The president and CEO of the Center on Education Policy says it all here. If we don't boost reading and writing skills of boys, we're looking at serious economic consequences.

From the commentary:


.Females are graduating from high school at higher rates than males. Nationally, 72 percent of female students graduate from high school, compared with 65 percent of male students.
• The gender gap in high school graduation rates is particularly large for students of color. Among African American youth, about 59 percent of girls and 48 percent of boys completed high school. Among Latino youth, about 58 percent of girls and 49 percent of boys graduated. By comparison, 79 percent of white females and 74 percent of white males completed high school.
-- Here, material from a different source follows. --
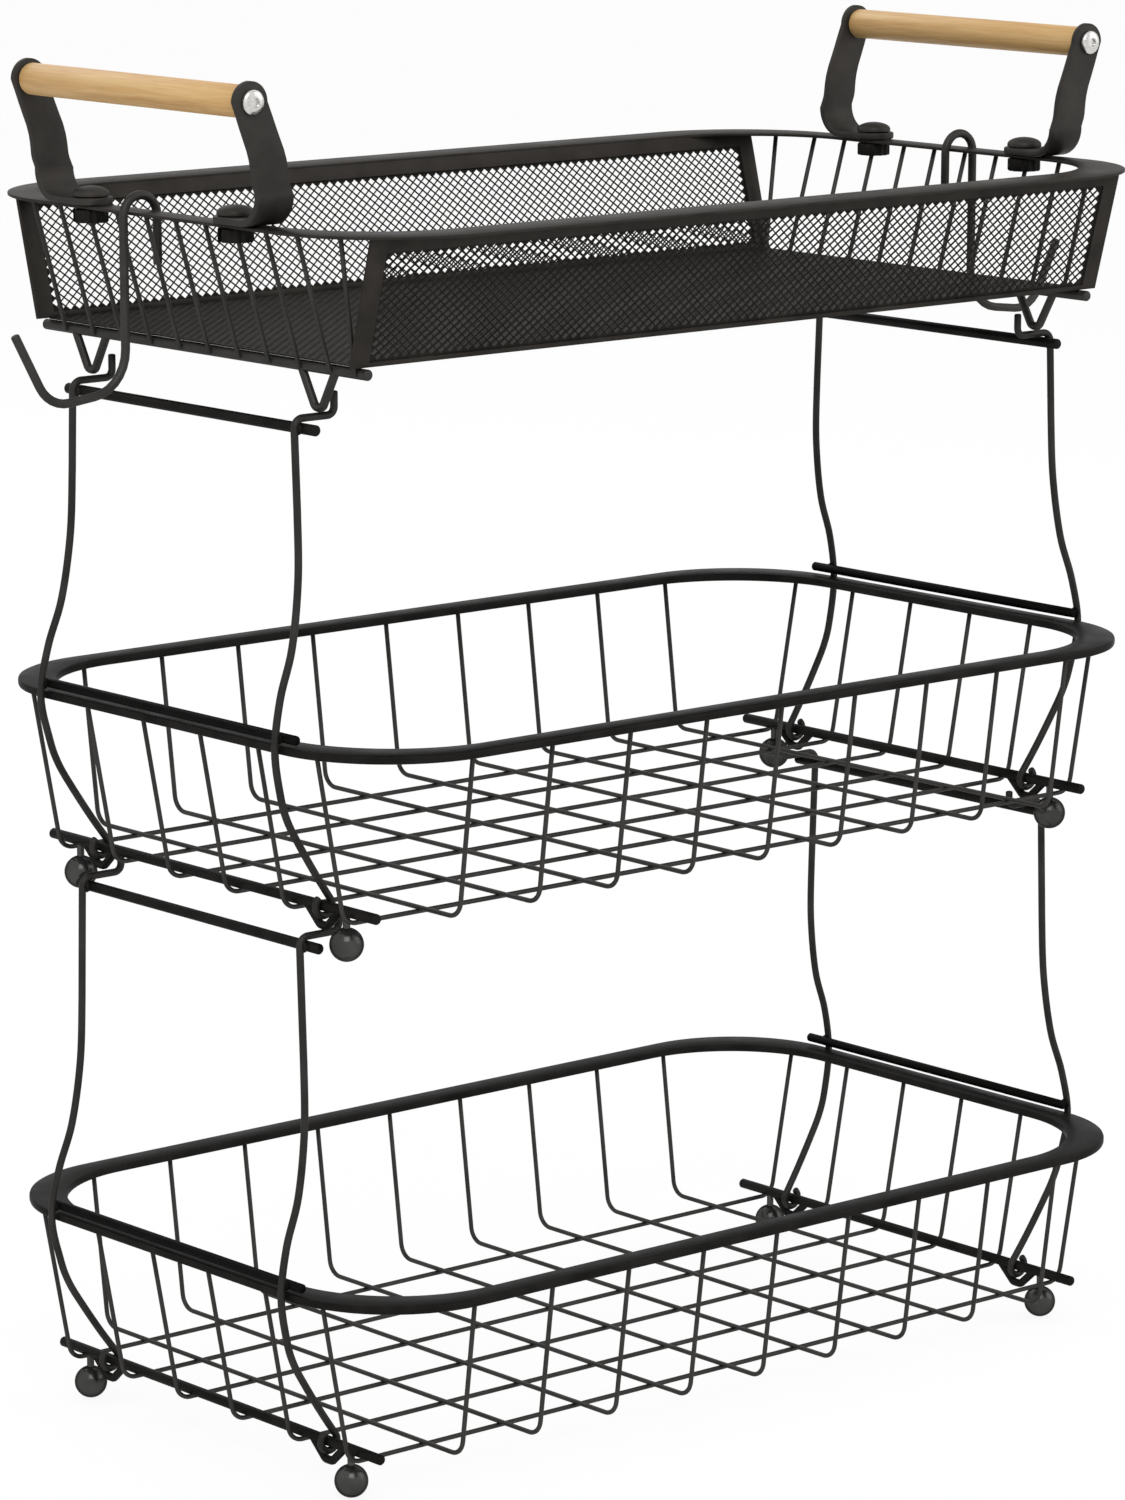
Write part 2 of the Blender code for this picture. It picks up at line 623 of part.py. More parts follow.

• Women are going on to college at higher rates than men. Between 1967 and 2000, the college enrollment rate of 18- to 24-year-old female high school graduates increased by about 20 percentage points, from 25.1 to 45.6 percent. But the comparable rate for men decreased from 44.7 to 40.9 percent, a drop of almost 4 points.
• Females are graduating from college at higher rates than men. In 1970, men received a majority of all the bachelor's degrees awarded in all 50 states. By 2001, women were receiving a majority of the bachelor's degrees. In fact, women are earning a majority of the bachelor's degrees among every racial/ethnic group -- white, African American, Latino, Asian American, and American Indian.